Lady lived a glorious, happy 16 years (
112 80 dog years) with my family before she passed. During that time, she saved my life three times. The first, when I was younger we spent a lot of time climbing around the woods on fallen trees - some large enough to walk or crawl on at that age. During one of the climbs, Lady pulled ahead of us when one of the branches snapped and she fell down. Lady was far enough ahead to where the rest of us were unaffected, but she fell a solid 8-10 feet and landed unharmed. We decided, at that point, we were done with that particular tree. She would do something similar the second time around. During a particularly cold winter, a group of us were getting ready to play on a frozen-over cove. Lady had stepped out ahead of us, excited to play too, when the ice began to crack. She was a light dog - any one of us would have fallen straight through. Without any adults around at the time and surface temp maintaining about 28° F, freezing to death was a definite possibility. She immediately dropped flat and crawled her way back unharmed. The final time would be years later, when my brother and I were bicycling home from a friend's house at around dusk. As we traveled, we looked across the way to see a fox making a B-line straight for us at full sprint. Putting our bikes between ourselves and the possibly rabid and ravenous animal that wasn't breaking stride, we prepared ourselves for impact and uncertainty. The fox never made it, however - Lady appeared from nowhere to attack and defend. The fox never saw it coming and, after Lady landed the first hit, the fox U-turned and headed into the opposite direction at full speed. We never saw that fox again.

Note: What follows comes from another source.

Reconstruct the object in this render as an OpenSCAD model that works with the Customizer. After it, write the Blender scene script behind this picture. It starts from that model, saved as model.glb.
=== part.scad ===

Say what you will about imprinting, instinct, and a need for a consistent food supply - I'm convinced that the relationship between "wolf" (read: any animal) and man is far deeper. It's love and that's the real connection we're all trying to form when we take charge of a pet. I have a friend who told me a story about his dog - a dog that was fairly old and had been apart of their family for a very long time. My friend had been away at college for awhile and his dog hadn't seen him in ages. One day, he returned home and when he came around the bend to see his dog again, the dog was so surprised and so excited that he tried to get up and run over right way and... he had a heart attack. The dog survived and, as far as I know, he's currently fine. The veterinarians made a humorous suggestion, though - that they show him pictures of my friend on a regular basis to "prepare the dog for the real thing," so he wouldn't be so excited the next time.
Still, it begs the question - when's the last time you had a heart attack because you were just that excited to see someone?